Investigators arrested Lee Joon-seok and two of his crew early on Friday. All three have been criticised for abandoning hundreds of passengers trapped in the Sewol, as they made their own escape.
Lee was charged with negligence and failing to secure the safety of passengers in violation of maritime law.
Thirty-two people have been confirmed dead in the disaster, but 270 are still missing - most of them children on a high-school holiday trip.
Captain Lee was arraigned along with the two officers in charge of the bridge at the time.
Dressed in dark raincoats with their hoods pulled up, the three kept their heads bowed as they were paraded before TV cameras in a police station.
Questioned as to why passengers had been ordered not to move for more than 40 minutes after the ship first foundered, Lee said it was a safety measure.
"At the time a rescue ship had not arrived. There were also no fishing boats around for rescuers, or other ships to help," Lee said.
"The currents were very strong and the water was cold at that time in the area.
"I thought that passengers would be swept far away and fall into trouble if they evacuated thoughtlessly," he added.
Experts have suggested many more people might have escaped if they had moved to evacuation points before the ship listed sharply and water started flooding in.
Initial questioning of the captain has focused on what actually caused the ferry to sink.

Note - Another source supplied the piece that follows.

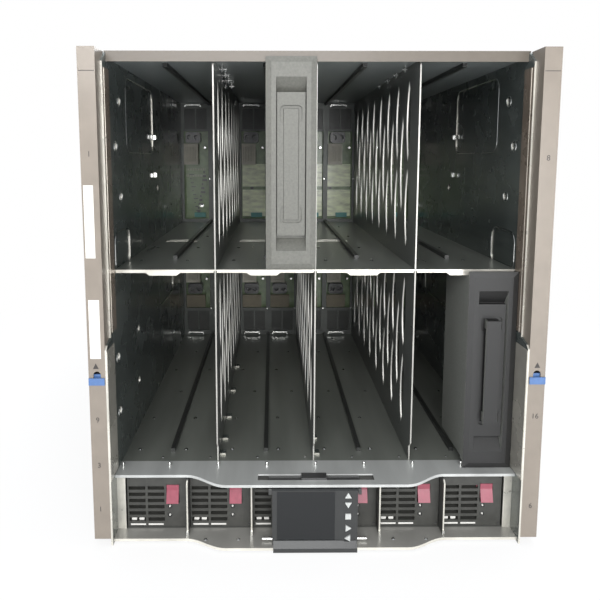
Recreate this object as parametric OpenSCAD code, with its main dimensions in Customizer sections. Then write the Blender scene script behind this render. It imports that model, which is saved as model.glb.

Tracking data from the Maritime Ministry showed the vessel made a sharp turn just before sending its first distress signal.
Some experts believe a tight turn could have dislodged the heavy cargo manifest - including more than 150 vehicles - and destabilised the vessel, causing it to list heavily and then capsize.
Lee confirmed he was not at the helm when the ship ran into trouble. The Sewol was being steered by a 55-year-old helmsman identified by his surname Jo, under the supervision of the third officer.
For those relatives ready to accept the worst outcome, the coastguard had set up a tent near the gymnasium on Jindo island to take DNA tests to facilitate eventual identification of recovered bodies.
Inside the tent, two tables were manned by four men from the South Korean coastguard's crime-scene investigation unit.
Their task was to take DNA samples from any relatives willing to provide them.
"Up until yesterday, I was still hanging on to some hope," said Han Mi-ok, whose teenage son Song Kang-hyun was listed as missing.
"But today I'm bracing myself for the worst. Even if my son were alive, I don't seen how he could ever be reached in time," she said before entering the tent to providing a sample.
Han was accompanied by her teenage daughter, who had not gone to the same Danwon High School in Ansan, south of Seoul, that her brother and the other students who were on the Sewol attended.
"I suppose I should be grateful for that," Han said. "If they had been in the same school I might have lost them both."